Wall left fielder Rob Shimko: “The speed wasn’t the problem, it was his curveball, actually. We would go to our batting cages, and we’d have an Iron Mike machine back then throwing the upper 80s also, so the fastball really wasn’t the problem.”

Manson: “Al’s curveball was ridiculous that day. Imagine a guy throwing as hard as he does, and then, you got to deal with a breaking ball that just drops off the table.”

At least three Wall batters whiffed five times against Leiter.
“You were on the bench and saying, ‘OK, let’s just try to put the ball in play,’” Manson said.

Suddenly, the skies opened, and the game was called. A few weeks later, the two teams started over, and Leiter would no-hit Wall in a 1-0, seven-inning victory over Spinapont.

“We wanted to keep playing,” Kennett said. “We were mad that we couldn’t keep playing.”

When it ended, Leiter was stunned to learn he had struck out 32.

“The girl who kept score came up and she said, ‘You know Al, you struck out 32 guys,’ ” Leiter said.

Leiter, who was asked to throw 163 pitches one cold, April night in 1989 by Dallas Green, might have thrown 250 pitches that day. He made his next start anyway. He chuckles now and says of his marathon: “It’s pretty amazing that my coach thought that that was a good idea.”

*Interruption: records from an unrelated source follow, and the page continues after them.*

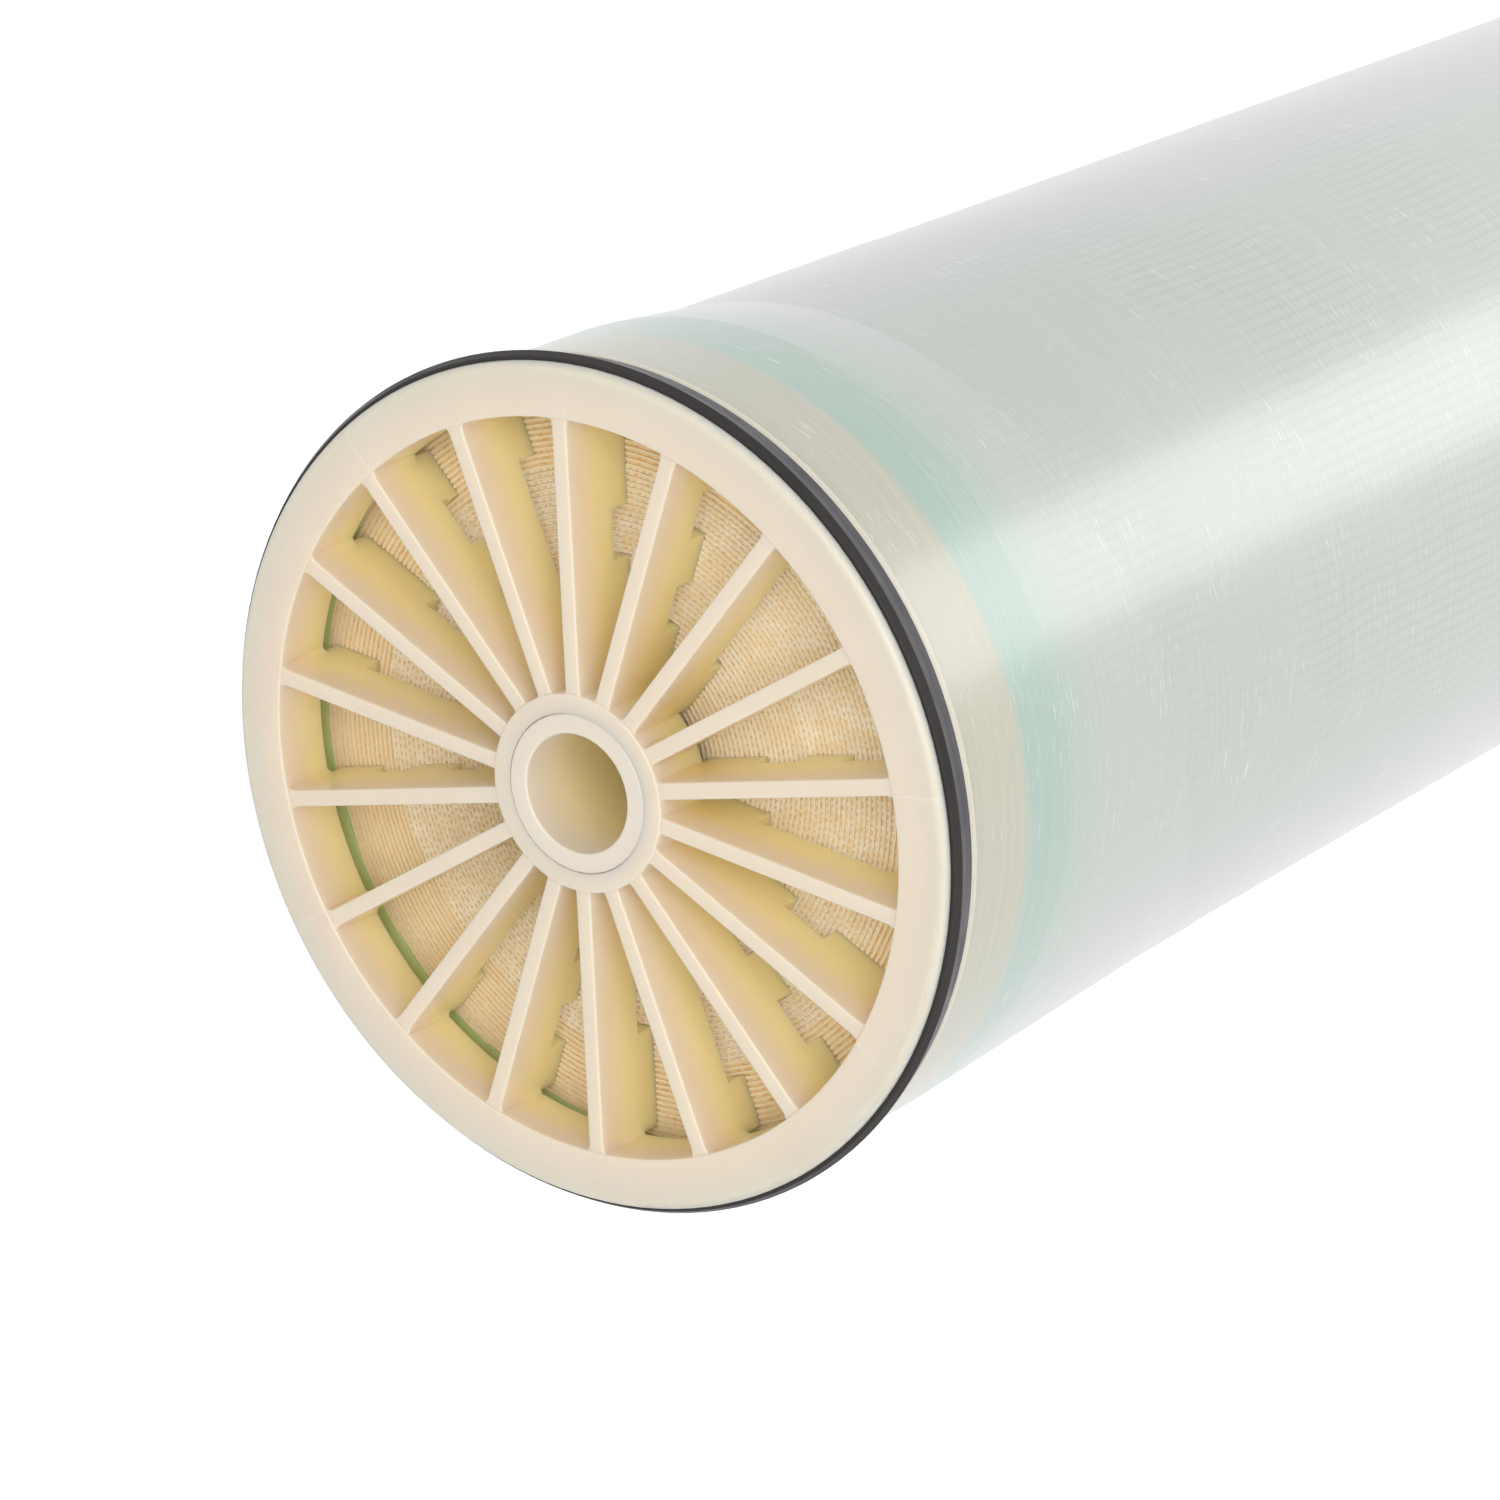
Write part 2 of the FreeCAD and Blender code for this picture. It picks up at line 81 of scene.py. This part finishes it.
# The roll, as it is wound: sixteen leaves on a line unwound from a sixteen-sided polygon.
LEAF_COUNT = 16
ENVELOPE = 0.68 * MM
SPACER = 0.68 * MM
LAYER_GAP = 0.01 * MM
LAYER_PITCH = ENVELOPE + SPACER + 2 * LAYER_GAP

# Texture on the roll's cut ends: steps along a layer, and how high the leaves' lips stand.
STRAND_STEP = 1.95 * MM
LIP_STEP = 1.1 * MM
LIP_RISE = 0.28 * MM

# ---------------------------------------------------------------- camera

CAMERA_SPOT = (0.76443, 0.25246, 1.92192)
CAMERA_TURN = (-19.568, 35.292, -12.768)
CAMERA_LENS = 127.78


def add_camera():
    data = bpy.data.cameras.new("camera")
    data.lens = CAMERA_LENS
    data.sensor_width = 36.0
    data.clip_start = 0.05
    data.clip_end = 60.0
    camera = bpy.data.objects.new("camera", data)
    camera.location = CAMERA_SPOT
    camera.rotation_euler = Euler([math.radians(turn) for turn in CAMERA_TURN], "XYZ")
    bpy.context.scene.collection.objects.link(camera)
    bpy.context.scene.camera = camera


# ---------------------------------------------------------------- shader building

def linear(red, green, blue):
    """An sRGB colour of 0 to 255 as the linear colour that a shader takes."""
    def one(value):
        value /= 255.0
        return value / 12.92 if value <= 0.04045 else ((value + 0.055) / 1.055) ** 2.4
    return (one(red), one(green), one(blue), 1.0)


def between(first, second, share):
    """The colour that lies at that share of the way from the first to the second."""
    return tuple(a + (b - a) * share for a, b in zip(first, second))


CREAM_RESIN = linear(185, 183, 163)
GREEN_CUT = linear(202, 230, 160)


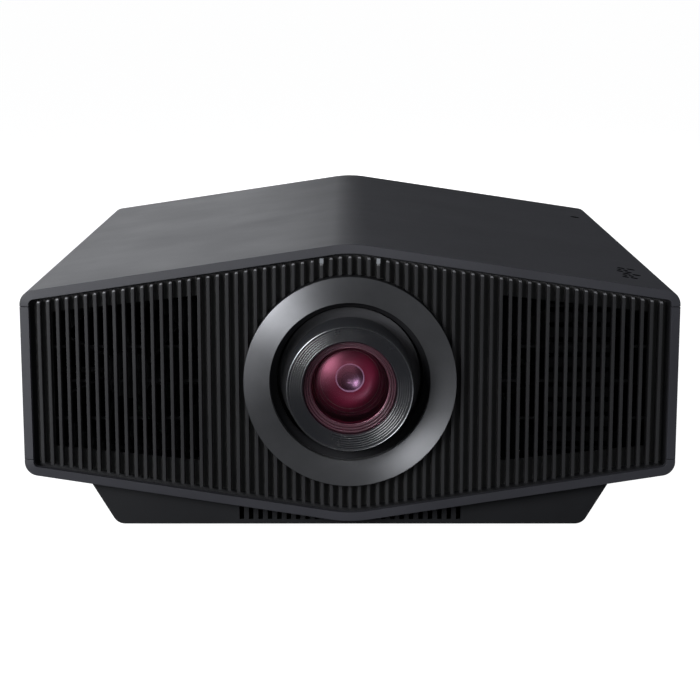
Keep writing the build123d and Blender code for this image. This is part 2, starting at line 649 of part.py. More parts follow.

When Kennett returned to his Bayville home two miles from the school, the sun was out.

“It was almost like someone was saying, ‘This game needs to end now,’ ” he said, and laughed.

The crowd, probably fewer than 200, has swelled over the years.

“And there’s probably 3,000 people that would tell you they were there,” Manson said.

Leiter once whiffed 15 Cubs. His old adversaries from Wall cheered him every step of the major league way. They reminisced together at a 25-year reunion charity softball game on the Bayville field Leiter built with his money.

“We were his biggest fans,” Manson said. “We were all rooting for Al Leiter.”

Thirty years to the day later, Leiter is a fixture in the YES booth, and the feeling is mutual.

Leiter: “You know what? It just relives a great memory.”

Spinapont: “I was born in Wall, work for the town, and still people talk, they’ll text you — ‘hey, are you?… You played against Al?’ It’s good memories.”